A senior doctor at the hospital praised the ‘fantastic’ integrated technology, which he says has cut by half the time spent on ward rounds, saved the ICU’s stocks of PPE, and reassured anxious relatives. Consultant Intensivist and Anaesthetist, Justin Kirk-Bayley said: “Usually we have four or five doctors per ward round, but that was becoming impractical with coronavirus patients and limited PPE supplies. Now, just one doctor goes into the quarantined sector of ICU and coordinates a ward round via video on the smartphone, which is projected onto a screen to the team in a meeting room. It is a lot slicker, more efficient, and safer. The technology is giving us back the time we have lost to COVID-19.”
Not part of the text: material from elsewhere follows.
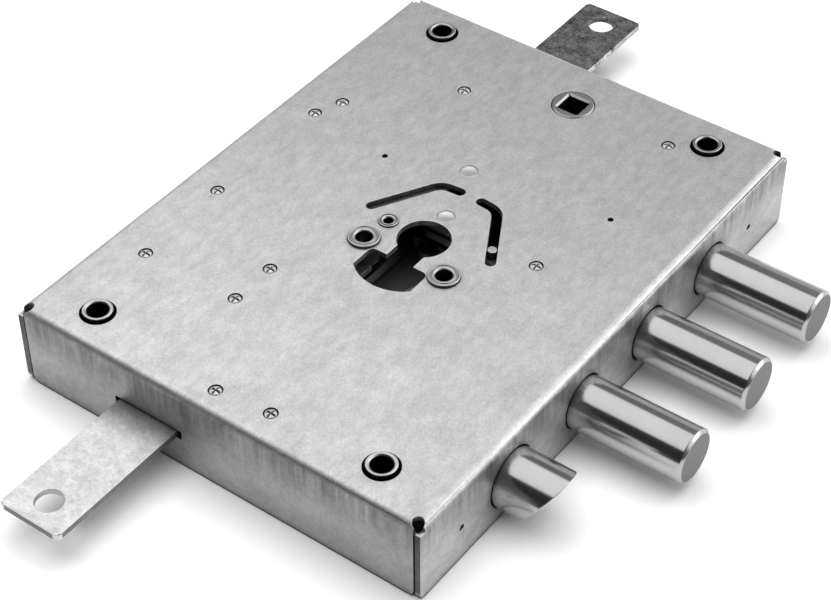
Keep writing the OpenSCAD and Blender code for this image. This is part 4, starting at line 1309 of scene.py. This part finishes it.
@dataclass
class CaseShell(SubAssembly):
    """Folded case, cover plate, and what is riveted or screwed to them."""

    face_low: float = 28.0
    face_top: float = 30.0
    hole_box: tuple = (-76.0, -93.0, 66.0, 101.0)
    hole_soft: float = 0.15
    posts: tuple = ((-63.9, 40.4), (37.3, 85.3), (-66.3, -56.7), (9.5, -87.8))
    post_steps: tuple = ((2.0, 4.0),)
    rod_pins: tuple = ((-30.3, -39.4), (-30.3, -56.2), (-34.4, 70.0))
    rod_pin_steps: tuple = ((2.2, 2.2), (14.4, 2.2), (14.4, 3.4))
    carriage_pins: tuple = ((-68.0, -20.0),)
    carriage_pin_steps: tuple = ((2.0, 3.2), (6.8, 3.2), (6.8, 2.2), (11.2, 2.2), (11.2, 3.2))
    pivots: tuple = ((-67.8, 30.4),)
    pivot_steps: tuple = ((13.0, 3.5), (14.4, 3.5), (14.4, 2.4))
    link_pins: tuple = ((35.6, 10.3),)
    link_pin_steps: tuple = ((22.5, 2.2),)
    bracket_pins: tuple = ((-9.5, -90.0),)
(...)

 Dr Kirk-Bayley added the ICU had already begun using the technology to talk to relatives. “One patient who was awake and doing well was able to see and talk to her husband for nearly an hour,” he explained. “The technology worked fantastically well. Nurses will be staying in touch with relatives day-to-day using video on the smartphones.”

Clinical nurse specialist, Claire Richardson, said: “We have introduced ‘virtual visiting’ on all 14 of our adult inpatient wards, and in our departments and community hospitals. The system is ideal for this. A staff member takes the smartphone to the patient, and can quickly and easily sign on to Attend Anywhere for them via SSO, with one tap and no need for passwords. After the visit the patient, relative, and staff, are confident  that no data has been saved, and the smartphone can be thoroughly cleaned to meet infection control requirements.

 “Virtual visiting has made a tremendous difference to our patients and relatives. The system has been particularly beneficial to our elderly patients, who do not have their own devices to have visits with their loved ones, and I’m confident it has helped in their recovery.”

 IT infrastructure project manager, Andy Dargue, said: “We were already looking at using the technology for ‘virtual’ consultations at the Trust, but the COVID-19 outbreak hugely accelerated this. The Imprivata and Attend Anywhere technology was being successfully used in the outpatient clinics but, in response to the requirement from ICU, we brought in the Ascom devices to allow us to make use of the system in the department. We had the smartphones on site and tested in two weeks. It has been an incredible team effort between the Trust and the three companies involved.”

Dr Kirk-Bayley added: “The videoconferencing software can be used via a web browser. You just set and forget. It has a highly reliable quality of connection – no frozen screens, degradation of video, or dropped sound, unlike other systems.”